* start Given information *
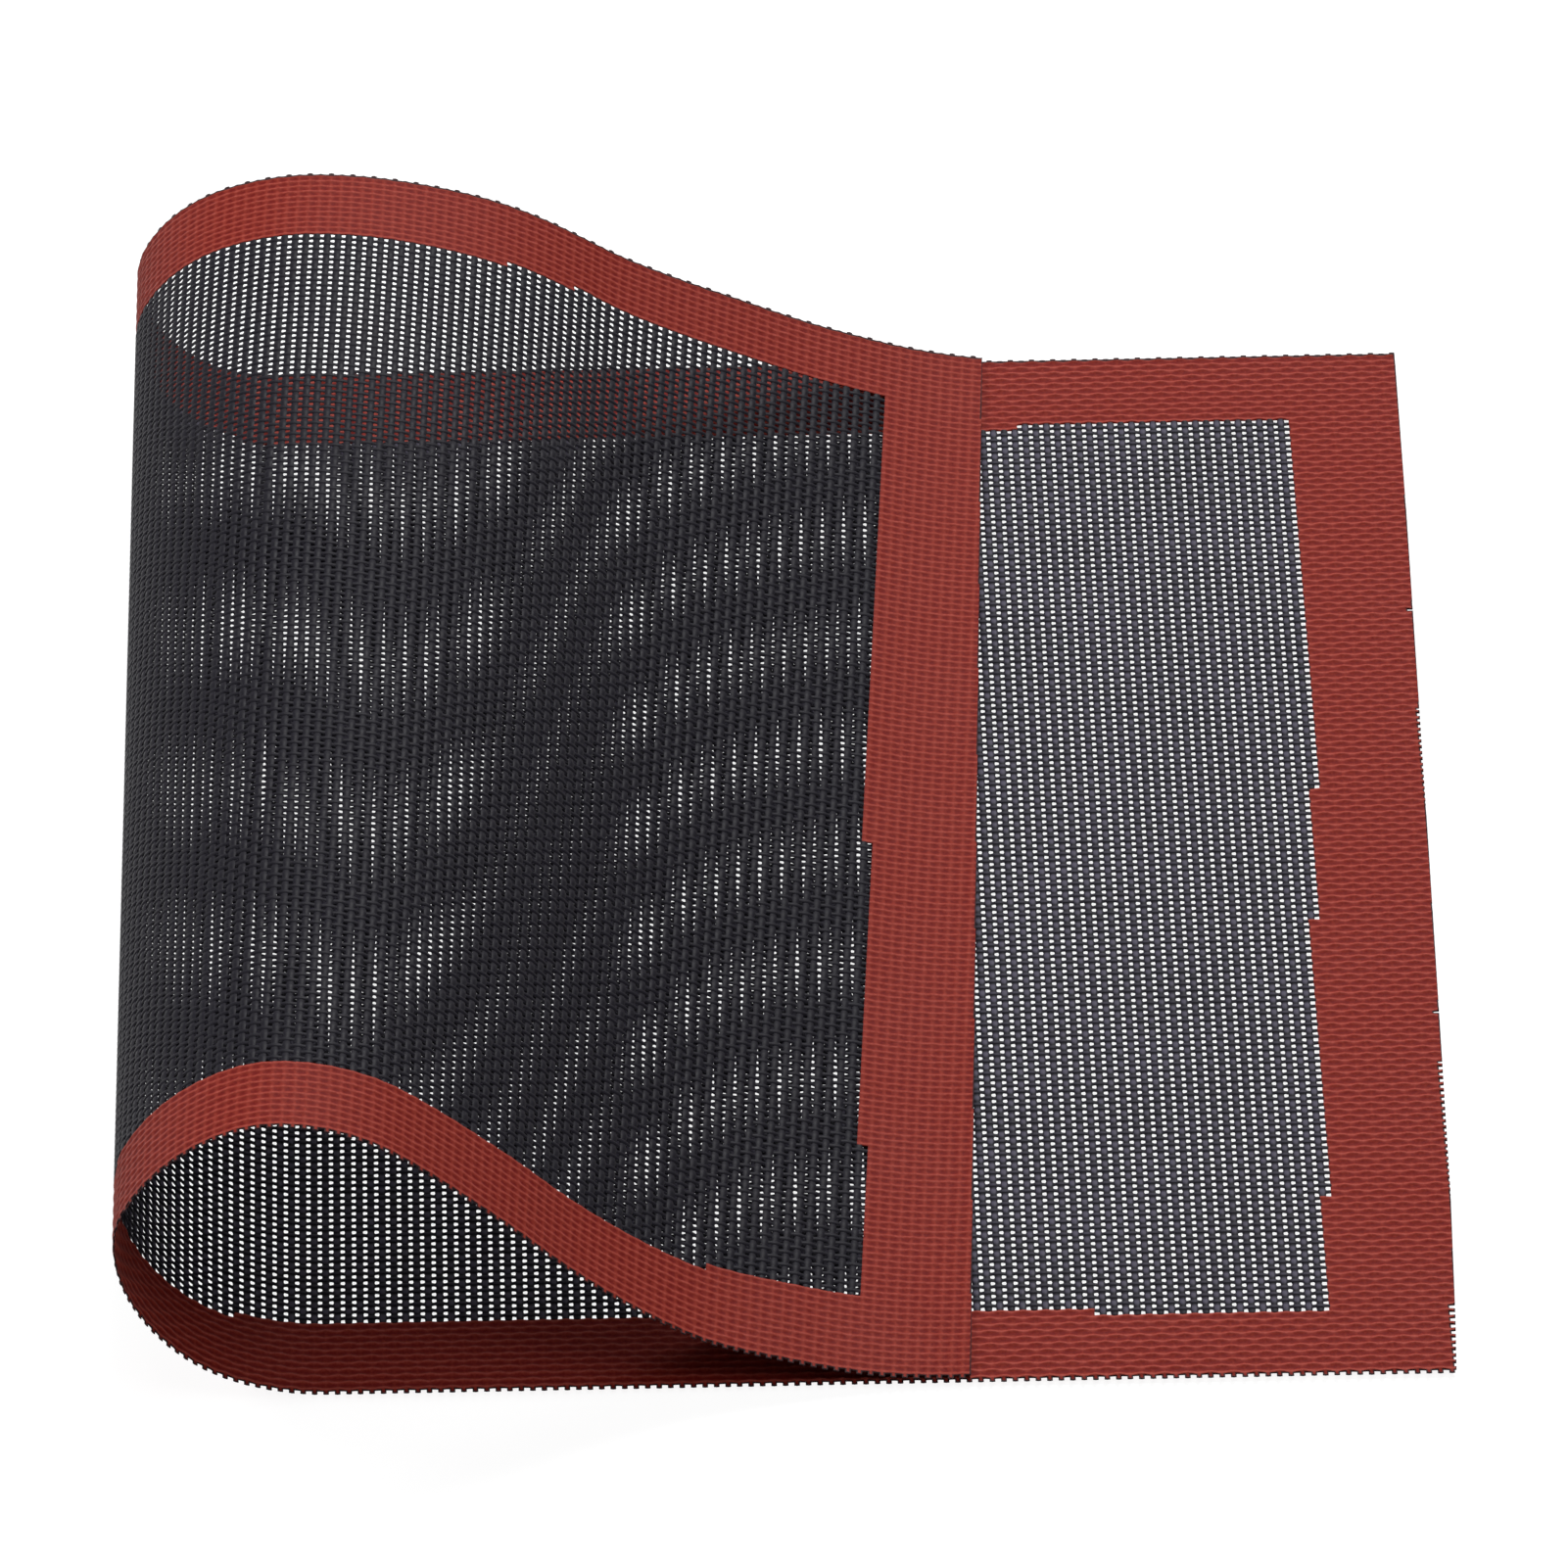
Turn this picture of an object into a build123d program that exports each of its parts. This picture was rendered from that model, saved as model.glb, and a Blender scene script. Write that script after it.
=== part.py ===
"""Perforated baking mat, folded over on itself.

An open cloth of woven glass yarn, coated with black silicone, has a filled
rust-red silicone border on all four sides. A coarse grid of openings stands for
the fine holes of the weave, with the same share of open area. The base lies flat. At the left the
cloth turns up into a loop, comes back over the base in an S-curve and rests on
it with its free end. The cloth bends along fold lines that slant a little,
because the loop is larger at the near edge than at the far edge.

Millimetres. +Z is up, +X points from the loop to the base's end edge, and the
near long edge is at -Y. The origin is under the middle of the folded mat.
"""

import math
import os

from build123d import *

# Driving sizes of the flat mat
mat_length = 400.0
mat_width = 300.0
border_thickness = 0.7
mesh_thickness = 0.6
near_border_width = 17.6
far_border_width = 20.0
base_end_border_width = 18.7
flap_end_border_width = 18.8

# Room between moving pieces
fold_gap = 0.5
flap_rest_gap = 0.3

# The grid of openings in the mesh: how many across the mat and how many along
# the base, with one on each strip of the loop. The share is of a grid cell.
openings_across = 12
base_openings_along = 8
opening_share = 0.6
cut_overrun = 1.0

# A strip that sags less than this between its fold lines is drawn flat
least_sag = 0.001

# Where each fold line meets the near and the far long edge, as shares of the
# mat's length, counted from the base's end edge. The last fold line is the
# inner edge of the border at the flap's free end.
near_line_shares = (
    0.460, 0.496, 0.526, 0.5575, 0.587, 0.6055, 0.637,
    0.666, 0.685, 0.706, 0.732, 0.805, 0.875, 0.915,
)
far_line_shares = (
    0.4975, 0.517, 0.541, 0.564, 0.5835, 0.601, 0.623,
    0.6475, 0.6885, 0.741, 0.805, 0.821, 0.840, 0.900,
)

# How far the cloth turns over each strip between fold lines, in degrees. The
# loop turns up and over, and the negative turns lay the flap down again.
loop_turns = (20, 23, 22, 26, 28, 21, 20, 21, 15, 16)
near_flap_turns = (13, -13, -12, -10, -12)
far_flap_turns = (1, -6, -6, -3, -11)

# The strips that are turned a little more or less to bring the flap's end down
steeper_strip = len(loop_turns) - 1
flatter_strip = steeper_strip + 4
settle_limit = 20.0
settle_steps = 40

near_y = -mat_width / 2
far_y = mat_width / 2
near_mesh_y = near_y + near_border_width
far_mesh_y = far_y - far_border_width
base_height = border_thickness / 2
flap_end_height = border_thickness + flap_rest_gap + border_thickness / 2
flap_line_share = 1 - flap_end_border_width / mat_length


class LongEdge:
    """The middle of the cloth's thickness along one long edge, as arc after arc."""

    def __init__(self, line_shares, turns):
        self.lines = [mat_length * share for share in (*line_shares, flap_line_share)]
        self.turns = list(turns)
        self.settle()

    def trace(self, settling):
        """The start of each strip: distance along the cloth, x, z, heading and turn per length."""
        turns = list(self.turns)
        turns[steeper_strip] += settling
        turns[flatter_strip] -= settling
        starts = [(0.0, 0.0, base_height, 0.0, 0.0)]
        ends = [*self.lines[1:], mat_length]
        x = -self.lines[0]
        z = base_height
        heading = 0.0
        for start, end, turn in zip(self.lines, ends, turns):
            bend = math.radians(turn) / (end - start)
            starts.append((start, x, z, heading, bend))
            x, z, heading = self.along(starts[-1], end)
        return starts

    @staticmethod
    def along(strip, distance):
        """The point and heading on a strip's arc, at a distance along the cloth."""
        start, x, z, heading, bend = strip
        run = distance - start
        half_turn = bend * run / 2
        chord = run * (math.sin(half_turn) / half_turn if half_turn else 1)
        x -= chord * math.cos(heading + half_turn)
        z += chord * math.sin(heading + half_turn)
        return x, z, heading + bend * run

    def settle(self):
        """Halve the range of the settling turn until the flap's end lies at its height."""
        low, high = -settle_limit, settle_limit
        for _ in range(settle_steps):
            middle = (low + high) / 2
            self.strips = self.trace(middle)
            if self.along(self.strips[-1], mat_length)[1] > flap_end_height:
                low = middle
            else:
                high = middle

    def upright_x(self):
        """Where the cloth first stands upright, at the loop's left."""
        for strip, after in zip(self.strips, self.strips[1:]):
            if after[3] >= math.pi / 2:
                upright = strip[0] + (math.pi / 2 - strip[3]) / strip[4]
                return self.along(strip, upright)[0]
        return self.strips[-1][1]


near_edge = LongEdge(near_line_shares, loop_turns + near_flap_turns)
far_edge = LongEdge(far_line_shares, loop_turns + far_flap_turns)
strip_count = len(near_edge.lines)


def loop_reach():
    """The loop's lowest x: the outer face, where the cloth stands upright."""
    return min(near_edge.upright_x(), far_edge.upright_x()) - border_thickness / 2


# The folded mat reaches from the loop to the base's end edge, centred on X = 0
base_end_x = -loop_reach() / 2


def strip_point(index, along_share, width_share, offset):
    """A point of a loop strip: along the cloth, across its width and off its middle surface."""
    corners = []
    for edge in (near_edge, far_edge):
        start = edge.lines[index] + fold_gap / 2
        end = mat_length
        if index + 1 < strip_count:
            end = edge.lines[index + 1] - fold_gap / 2
        distance = start + (end - start) * along_share
        corners.append(LongEdge.along(edge.strips[index + 1], distance))
    near, far = corners
    x = near[0] + (far[0] - near[0]) * width_share
    z = near[1] + (far[1] - near[1]) * width_share
    heading = near[2] + (far[2] - near[2]) * width_share
    y = near_y + mat_width * width_share
    return Vector(
        base_end_x + x + math.sin(heading) * offset,
        y,
        z + math.cos(heading) * offset,
    )


def cut_curve(start, middle, end):
    """One side of the cloth's cut face: an arc, or a line where the strip is flat."""
    if (middle - (start + end) / 2).length < least_sag:
        return Edge.make_line(start, end)
    return Edge.make_three_point_arc(start, middle, end)


def strip_section(index, y, thickness, start_share, end_share):
    """The cloth's cut face on one strip, or on a share of it, in a plane across the mat."""
    width_share = (y - near_y) / mat_width
    shares = (start_share, (start_share + end_share) / 2, end_share)
    below = [strip_point(index, share, width_share, -thickness / 2) for share in shares]
    above = [strip_point(index, share, width_share, thickness / 2) for share in reversed(shares)]
    return Wire(
        [
            cut_curve(*below),
            Edge.make_line(below[2], above[0]),
            cut_curve(*above),
            Edge.make_line(above[2], below[0]),
        ]
    )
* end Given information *
• Task requirements:
Restate the data above word for word, please.

• Result below:
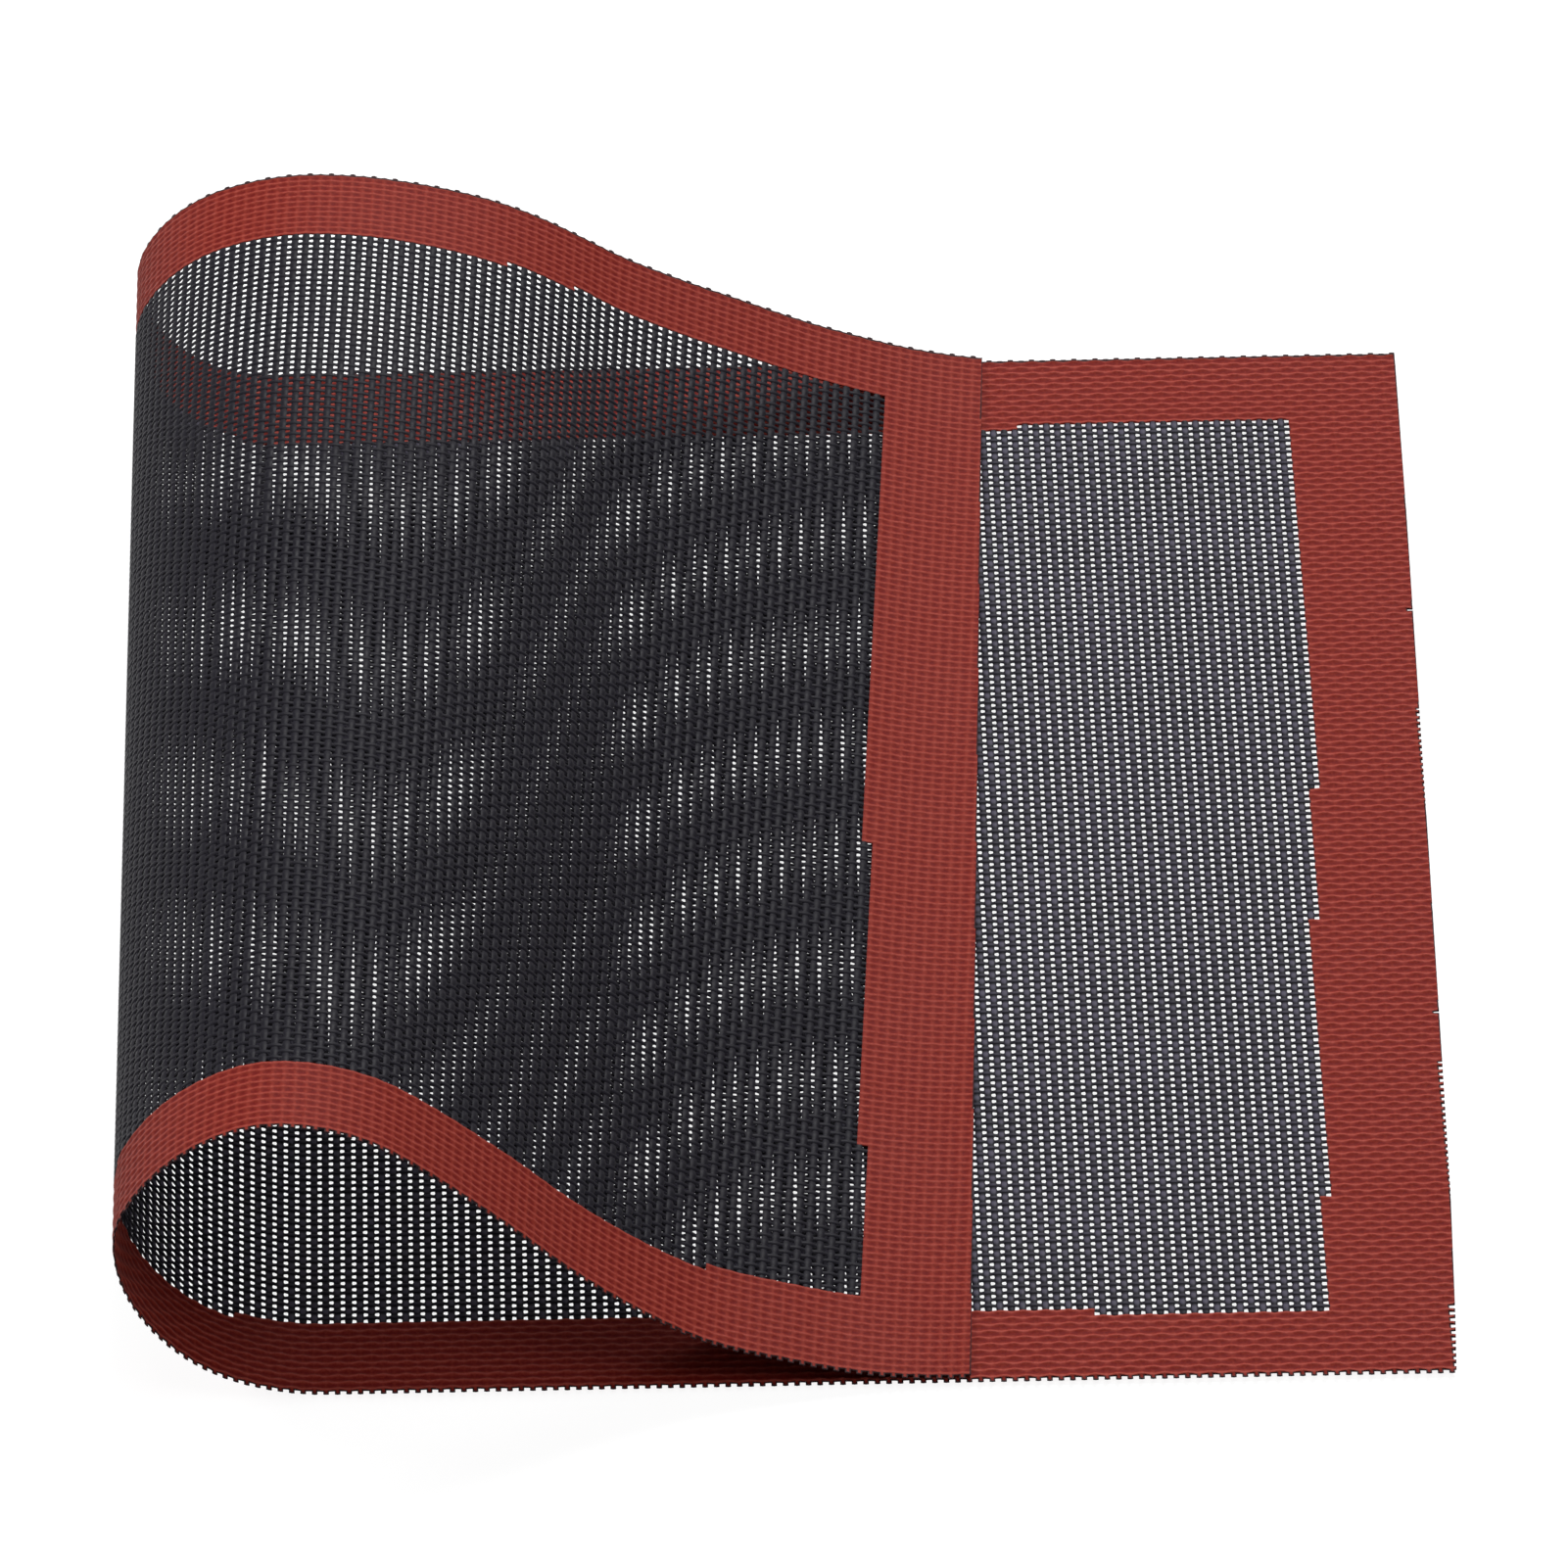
Turn this picture of an object into a build123d program that exports each of its parts. This picture was rendered from that model, saved as model.glb, and a Blender scene script. Write that script after it.
=== part.py ===
"""Perforated baking mat, folded over on itself.

An open cloth of woven glass yarn, coated with black silicone, has a filled
rust-red silicone border on all four sides. A coarse grid of openings stands for
the fine holes of the weave, with the same share of open area. The base lies flat. At the left the
cloth turns up into a loop, comes back over the base in an S-curve and rests on
it with its free end. The cloth bends along fold lines that slant a little,
because the loop is larger at the near edge than at the far edge.

Millimetres. +Z is up, +X points from the loop to the base's end edge, and the
near long edge is at -Y. The origin is under the middle of the folded mat.
"""

import math
import os

from build123d import *

# Driving sizes of the flat mat
mat_length = 400.0
mat_width = 300.0
border_thickness = 0.7
mesh_thickness = 0.6
near_border_width = 17.6
far_border_width = 20.0
base_end_border_width = 18.7
flap_end_border_width = 18.8

# Room between moving pieces
fold_gap = 0.5
flap_rest_gap = 0.3

# The grid of openings in the mesh: how many across the mat and how many along
# the base, with one on each strip of the loop. The share is of a grid cell.
openings_across = 12
base_openings_along = 8
opening_share = 0.6
cut_overrun = 1.0

# A strip that sags less than this between its fold lines is drawn flat
least_sag = 0.001

# Where each fold line meets the near and the far long edge, as shares of the
# mat's length, counted from the base's end edge. The last fold line is the
# inner edge of the border at the flap's free end.
near_line_shares = (
    0.460, 0.496, 0.526, 0.5575, 0.587, 0.6055, 0.637,
    0.666, 0.685, 0.706, 0.732, 0.805, 0.875, 0.915,
)
far_line_shares = (
    0.4975, 0.517, 0.541, 0.564, 0.5835, 0.601, 0.623,
    0.6475, 0.6885, 0.741, 0.805, 0.821, 0.840, 0.900,
)

# How far the cloth turns over each strip between fold lines, in degrees. The
# loop turns up and over, and the negative turns lay the flap down again.
loop_turns = (20, 23, 22, 26, 28, 21, 20, 21, 15, 16)
near_flap_turns = (13, -13, -12, -10, -12)
far_flap_turns = (1, -6, -6, -3, -11)

# The strips that are turned a little more or less to bring the flap's end down
steeper_strip = len(loop_turns) - 1
flatter_strip = steeper_strip + 4
settle_limit = 20.0
settle_steps = 40

near_y = -mat_width / 2
far_y = mat_width / 2
near_mesh_y = near_y + near_border_width
far_mesh_y = far_y - far_border_width
base_height = border_thickness / 2
flap_end_height = border_thickness + flap_rest_gap + border_thickness / 2
flap_line_share = 1 - flap_end_border_width / mat_length


class LongEdge:
    """The middle of the cloth's thickness along one long edge, as arc after arc."""

    def __init__(self, line_shares, turns):
        self.lines = [mat_length * share for share in (*line_shares, flap_line_share)]
        self.turns = list(turns)
        self.settle()

    def trace(self, settling):
        """The start of each strip: distance along the cloth, x, z, heading and turn per length."""
        turns = list(self.turns)
        turns[steeper_strip] += settling
        turns[flatter_strip] -= settling
        starts = [(0.0, 0.0, base_height, 0.0, 0.0)]
        ends = [*self.lines[1:], mat_length]
        x = -self.lines[0]
        z = base_height
        heading = 0.0
        for start, end, turn in zip(self.lines, ends, turns):
            bend = math.radians(turn) / (end - start)
            starts.append((start, x, z, heading, bend))
            x, z, heading = self.along(starts[-1], end)
        return starts

    @staticmethod
    def along(strip, distance):
        """The point and heading on a strip's arc, at a distance along the cloth."""
        start, x, z, heading, bend = strip
        run = distance - start
        half_turn = bend * run / 2
        chord = run * (math.sin(half_turn) / half_turn if half_turn else 1)
        x -= chord * math.cos(heading + half_turn)
        z += chord * math.sin(heading + half_turn)
        return x, z, heading + bend * run

    def settle(self):
        """Halve the range of the settling turn until the flap's end lies at its height."""
        low, high = -settle_limit, settle_limit
        for _ in range(settle_steps):
            middle = (low + high) / 2
            self.strips = self.trace(middle)
            if self.along(self.strips[-1], mat_length)[1] > flap_end_height:
                low = middle
            else:
                high = middle

    def upright_x(self):
        """Where the cloth first stands upright, at the loop's left."""
        for strip, after in zip(self.strips, self.strips[1:]):
            if after[3] >= math.pi / 2:
                upright = strip[0] + (math.pi / 2 - strip[3]) / strip[4]
                return self.along(strip, upright)[0]
        return self.strips[-1][1]


near_edge = LongEdge(near_line_shares, loop_turns + near_flap_turns)
far_edge = LongEdge(far_line_shares, loop_turns + far_flap_turns)
strip_count = len(near_edge.lines)


def loop_reach():
    """The loop's lowest x: the outer face, where the cloth stands upright."""
    return min(near_edge.upright_x(), far_edge.upright_x()) - border_thickness / 2


# The folded mat reaches from the loop to the base's end edge, centred on X = 0
base_end_x = -loop_reach() / 2


def strip_point(index, along_share, width_share, offset):
    """A point of a loop strip: along the cloth, across its width and off its middle surface."""
    corners = []
    for edge in (near_edge, far_edge):
        start = edge.lines[index] + fold_gap / 2
        end = mat_length
        if index + 1 < strip_count:
            end = edge.lines[index + 1] - fold_gap / 2
        distance = start + (end - start) * along_share
        corners.append(LongEdge.along(edge.strips[index + 1], distance))
    near, far = corners
    x = near[0] + (far[0] - near[0]) * width_share
    z = near[1] + (far[1] - near[1]) * width_share
    heading = near[2] + (far[2] - near[2]) * width_share
    y = near_y + mat_width * width_share
    return Vector(
        base_end_x + x + math.sin(heading) * offset,
        y,
        z + math.cos(heading) * offset,
    )


def cut_curve(start, middle, end):
    """One side of the cloth's cut face: an arc, or a line where the strip is flat."""
    if (middle - (start + end) / 2).length < least_sag:
        return Edge.make_line(start, end)
    return Edge.make_three_point_arc(start, middle, end)


def strip_section(index, y, thickness, start_share, end_share):
    """The cloth's cut face on one strip, or on a share of it, in a plane across the mat."""
    width_share = (y - near_y) / mat_width
    shares = (start_share, (start_share + end_share) / 2, end_share)
    below = [strip_point(index, share, width_share, -thickness / 2) for share in shares]
    above = [strip_point(index, share, width_share, thickness / 2) for share in reversed(shares)]
    return Wire(
        [
            cut_curve(*below),
            Edge.make_line(below[2], above[0]),
            cut_curve(*above),
            Edge.make_line(above[2], below[0]),
        ]
    )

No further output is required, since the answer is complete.